Then two planes flew into the World Trade Center, another crashed in Pennsylvania, and a fourth hit the Pentagon.
Suddenly, President Bush's approval ratings skyrocketed. The U.S. was at war, America was under siege, and we had
to hunker down and support our country or we were the same kind of un-American bastards who fly planes into buildings. The PATRIOT Act, a magnificent trampling of the Constitution in the name of security, was passed. Revoltingly, torture became a legitimate tool of a democracy's military, and the Geneva Convention was described by a U.S. government official as "quaint." Everything from traveling to foreign countries to simply entering an office building became considerably more complicated in the name of security.

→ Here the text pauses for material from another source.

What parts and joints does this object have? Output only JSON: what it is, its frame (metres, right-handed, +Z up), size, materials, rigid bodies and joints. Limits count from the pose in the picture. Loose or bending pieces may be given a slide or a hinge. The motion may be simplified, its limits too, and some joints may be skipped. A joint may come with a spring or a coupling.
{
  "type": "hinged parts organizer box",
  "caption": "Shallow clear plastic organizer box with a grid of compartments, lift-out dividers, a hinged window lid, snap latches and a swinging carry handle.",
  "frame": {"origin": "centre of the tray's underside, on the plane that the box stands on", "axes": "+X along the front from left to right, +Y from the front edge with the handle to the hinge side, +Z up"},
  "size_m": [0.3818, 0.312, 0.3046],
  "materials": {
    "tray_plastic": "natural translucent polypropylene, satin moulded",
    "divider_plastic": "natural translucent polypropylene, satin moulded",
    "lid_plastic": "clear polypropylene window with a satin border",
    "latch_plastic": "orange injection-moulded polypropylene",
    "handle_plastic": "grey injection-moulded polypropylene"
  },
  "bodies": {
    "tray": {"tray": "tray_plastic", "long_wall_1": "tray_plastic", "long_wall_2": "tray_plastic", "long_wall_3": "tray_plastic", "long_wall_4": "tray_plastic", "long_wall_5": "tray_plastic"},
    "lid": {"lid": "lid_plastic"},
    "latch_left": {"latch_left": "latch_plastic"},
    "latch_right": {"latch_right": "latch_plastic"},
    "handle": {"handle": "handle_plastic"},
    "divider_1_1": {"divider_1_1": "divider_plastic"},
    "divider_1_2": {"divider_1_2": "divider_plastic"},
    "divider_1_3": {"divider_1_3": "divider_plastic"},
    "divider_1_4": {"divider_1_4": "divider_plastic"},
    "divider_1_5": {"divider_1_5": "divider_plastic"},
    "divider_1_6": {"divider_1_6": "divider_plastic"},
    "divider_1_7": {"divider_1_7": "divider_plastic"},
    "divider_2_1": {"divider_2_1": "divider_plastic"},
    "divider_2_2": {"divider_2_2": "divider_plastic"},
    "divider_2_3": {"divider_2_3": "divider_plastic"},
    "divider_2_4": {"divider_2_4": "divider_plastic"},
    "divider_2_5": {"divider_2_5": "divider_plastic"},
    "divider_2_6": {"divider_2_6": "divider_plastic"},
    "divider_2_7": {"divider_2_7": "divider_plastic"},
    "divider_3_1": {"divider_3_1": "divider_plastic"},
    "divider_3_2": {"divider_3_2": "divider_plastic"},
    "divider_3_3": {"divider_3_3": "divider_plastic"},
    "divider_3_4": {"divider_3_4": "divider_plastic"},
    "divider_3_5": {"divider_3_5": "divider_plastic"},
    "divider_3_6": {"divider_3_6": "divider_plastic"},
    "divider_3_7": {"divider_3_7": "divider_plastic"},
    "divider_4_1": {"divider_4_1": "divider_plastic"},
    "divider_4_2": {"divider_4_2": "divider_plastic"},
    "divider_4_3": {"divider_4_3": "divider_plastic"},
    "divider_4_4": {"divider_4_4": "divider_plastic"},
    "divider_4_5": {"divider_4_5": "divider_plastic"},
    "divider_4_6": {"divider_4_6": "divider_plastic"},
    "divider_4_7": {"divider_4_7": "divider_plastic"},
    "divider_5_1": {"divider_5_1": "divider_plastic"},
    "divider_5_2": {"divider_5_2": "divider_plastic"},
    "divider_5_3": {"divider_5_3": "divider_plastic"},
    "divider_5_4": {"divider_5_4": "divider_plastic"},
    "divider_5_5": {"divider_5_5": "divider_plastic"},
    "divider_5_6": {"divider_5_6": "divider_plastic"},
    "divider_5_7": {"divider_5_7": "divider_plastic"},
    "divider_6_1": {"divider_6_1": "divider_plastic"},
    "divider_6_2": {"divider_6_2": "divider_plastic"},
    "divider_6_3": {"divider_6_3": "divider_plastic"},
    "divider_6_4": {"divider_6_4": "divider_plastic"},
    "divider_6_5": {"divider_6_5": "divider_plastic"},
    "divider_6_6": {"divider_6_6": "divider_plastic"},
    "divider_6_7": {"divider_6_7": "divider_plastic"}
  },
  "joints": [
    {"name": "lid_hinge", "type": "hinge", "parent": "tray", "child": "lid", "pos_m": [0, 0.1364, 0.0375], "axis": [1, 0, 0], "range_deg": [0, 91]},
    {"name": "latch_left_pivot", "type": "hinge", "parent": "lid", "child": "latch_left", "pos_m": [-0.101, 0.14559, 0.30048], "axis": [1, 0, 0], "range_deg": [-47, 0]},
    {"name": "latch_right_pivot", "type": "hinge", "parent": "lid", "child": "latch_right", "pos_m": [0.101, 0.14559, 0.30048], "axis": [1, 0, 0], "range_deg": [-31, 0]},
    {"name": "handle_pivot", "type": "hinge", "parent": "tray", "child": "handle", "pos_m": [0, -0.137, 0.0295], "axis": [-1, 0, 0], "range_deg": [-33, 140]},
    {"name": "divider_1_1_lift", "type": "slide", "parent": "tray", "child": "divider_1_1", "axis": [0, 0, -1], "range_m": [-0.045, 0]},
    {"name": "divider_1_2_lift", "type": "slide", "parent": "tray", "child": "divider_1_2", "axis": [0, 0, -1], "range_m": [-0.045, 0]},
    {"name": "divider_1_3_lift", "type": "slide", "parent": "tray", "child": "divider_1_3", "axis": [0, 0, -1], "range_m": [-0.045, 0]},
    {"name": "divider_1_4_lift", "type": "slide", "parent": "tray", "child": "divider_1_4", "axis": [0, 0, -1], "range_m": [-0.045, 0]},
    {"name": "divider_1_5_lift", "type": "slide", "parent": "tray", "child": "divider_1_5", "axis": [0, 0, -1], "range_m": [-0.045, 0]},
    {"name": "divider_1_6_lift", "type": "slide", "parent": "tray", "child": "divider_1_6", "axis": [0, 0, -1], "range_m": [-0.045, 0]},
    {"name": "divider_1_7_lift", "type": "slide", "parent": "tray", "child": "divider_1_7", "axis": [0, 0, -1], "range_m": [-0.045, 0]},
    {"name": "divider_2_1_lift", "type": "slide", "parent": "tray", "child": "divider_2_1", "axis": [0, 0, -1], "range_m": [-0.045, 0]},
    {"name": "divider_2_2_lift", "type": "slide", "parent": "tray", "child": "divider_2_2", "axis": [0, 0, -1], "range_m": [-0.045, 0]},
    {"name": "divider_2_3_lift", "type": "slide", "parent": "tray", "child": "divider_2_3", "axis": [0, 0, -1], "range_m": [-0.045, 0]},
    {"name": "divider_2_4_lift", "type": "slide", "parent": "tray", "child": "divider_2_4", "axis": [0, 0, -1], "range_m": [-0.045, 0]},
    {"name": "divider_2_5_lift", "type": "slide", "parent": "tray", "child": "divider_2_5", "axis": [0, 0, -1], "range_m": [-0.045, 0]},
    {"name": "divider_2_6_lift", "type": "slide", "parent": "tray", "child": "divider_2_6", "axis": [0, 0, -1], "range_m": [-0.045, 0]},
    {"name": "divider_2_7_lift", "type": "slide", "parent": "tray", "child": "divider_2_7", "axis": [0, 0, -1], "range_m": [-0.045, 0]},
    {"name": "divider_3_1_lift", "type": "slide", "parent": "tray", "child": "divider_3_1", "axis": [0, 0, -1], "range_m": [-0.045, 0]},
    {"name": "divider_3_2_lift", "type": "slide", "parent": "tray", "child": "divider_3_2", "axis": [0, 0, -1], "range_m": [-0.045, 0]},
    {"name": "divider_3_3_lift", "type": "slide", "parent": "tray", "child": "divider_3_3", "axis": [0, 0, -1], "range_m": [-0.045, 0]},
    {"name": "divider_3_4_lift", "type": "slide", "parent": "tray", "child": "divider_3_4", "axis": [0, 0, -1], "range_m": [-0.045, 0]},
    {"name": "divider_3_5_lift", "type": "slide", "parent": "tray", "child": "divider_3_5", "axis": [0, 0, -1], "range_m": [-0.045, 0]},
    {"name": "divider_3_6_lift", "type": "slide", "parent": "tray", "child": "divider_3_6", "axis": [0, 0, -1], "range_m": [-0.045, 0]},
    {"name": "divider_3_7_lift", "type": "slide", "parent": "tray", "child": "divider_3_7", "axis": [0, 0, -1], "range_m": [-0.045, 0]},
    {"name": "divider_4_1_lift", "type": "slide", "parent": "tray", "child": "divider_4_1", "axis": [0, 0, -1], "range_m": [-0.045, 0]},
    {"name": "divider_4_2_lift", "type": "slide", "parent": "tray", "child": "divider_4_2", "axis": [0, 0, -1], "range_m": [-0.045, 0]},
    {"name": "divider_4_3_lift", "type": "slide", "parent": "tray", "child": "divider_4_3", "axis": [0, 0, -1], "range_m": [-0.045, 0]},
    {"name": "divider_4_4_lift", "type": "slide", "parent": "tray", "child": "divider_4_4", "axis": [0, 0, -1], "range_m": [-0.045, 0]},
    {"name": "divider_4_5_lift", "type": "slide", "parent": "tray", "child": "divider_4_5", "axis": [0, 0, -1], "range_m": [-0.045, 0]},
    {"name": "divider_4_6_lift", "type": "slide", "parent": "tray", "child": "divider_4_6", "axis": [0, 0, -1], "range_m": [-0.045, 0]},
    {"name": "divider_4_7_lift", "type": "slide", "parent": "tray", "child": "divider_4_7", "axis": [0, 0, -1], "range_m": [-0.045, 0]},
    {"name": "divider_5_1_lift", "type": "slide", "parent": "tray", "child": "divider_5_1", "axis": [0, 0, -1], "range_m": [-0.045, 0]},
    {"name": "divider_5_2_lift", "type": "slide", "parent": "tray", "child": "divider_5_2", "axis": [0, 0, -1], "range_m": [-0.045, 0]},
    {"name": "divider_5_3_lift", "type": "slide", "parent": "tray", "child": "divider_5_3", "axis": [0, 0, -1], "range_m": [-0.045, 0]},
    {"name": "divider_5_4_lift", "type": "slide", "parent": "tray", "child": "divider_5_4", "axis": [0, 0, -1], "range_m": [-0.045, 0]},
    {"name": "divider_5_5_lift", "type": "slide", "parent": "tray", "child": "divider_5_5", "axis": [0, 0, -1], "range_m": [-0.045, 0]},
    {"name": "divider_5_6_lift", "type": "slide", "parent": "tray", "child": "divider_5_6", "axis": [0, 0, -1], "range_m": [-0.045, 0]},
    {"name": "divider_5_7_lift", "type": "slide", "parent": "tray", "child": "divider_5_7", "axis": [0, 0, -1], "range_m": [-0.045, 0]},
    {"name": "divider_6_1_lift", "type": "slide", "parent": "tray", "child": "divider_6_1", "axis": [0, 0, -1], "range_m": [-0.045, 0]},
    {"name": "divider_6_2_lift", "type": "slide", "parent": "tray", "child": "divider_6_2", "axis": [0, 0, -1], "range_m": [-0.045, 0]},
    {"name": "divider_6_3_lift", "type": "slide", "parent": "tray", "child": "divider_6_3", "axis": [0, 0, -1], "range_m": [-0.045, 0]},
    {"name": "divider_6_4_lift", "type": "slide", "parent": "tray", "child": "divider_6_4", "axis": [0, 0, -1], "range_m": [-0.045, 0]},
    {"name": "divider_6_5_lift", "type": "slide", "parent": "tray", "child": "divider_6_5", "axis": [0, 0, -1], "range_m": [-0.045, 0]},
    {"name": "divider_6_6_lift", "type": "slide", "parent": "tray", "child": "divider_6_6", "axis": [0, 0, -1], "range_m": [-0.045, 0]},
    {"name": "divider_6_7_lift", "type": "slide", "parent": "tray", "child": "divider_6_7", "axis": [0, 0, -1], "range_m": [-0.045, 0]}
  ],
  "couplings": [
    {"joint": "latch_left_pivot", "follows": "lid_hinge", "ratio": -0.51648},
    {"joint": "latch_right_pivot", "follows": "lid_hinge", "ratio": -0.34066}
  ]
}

Meanwhile, the findings of the commission that examined the 2000 election were brushed under the rug, the corporate scandals that hit Enron and WorldCom were forgotten, the still-plummeting economy was tossed aside in favor of a wartime mentality that the country couldn't actually support. Plenty of "decent citizens" of the United States stayed silent, and those who spoke up were shouted down, even as the president gathered more power and tossed aside so much executive oversight and judicial accountability. Those who supported President Bush were lionized and/or reelected and/or given positions far out of their range of qualification; those who didn't were cast aside.
Throughout all of this, we were reminded of the need to maintain our security, so that the attacks of September 11 wouldn't happen again.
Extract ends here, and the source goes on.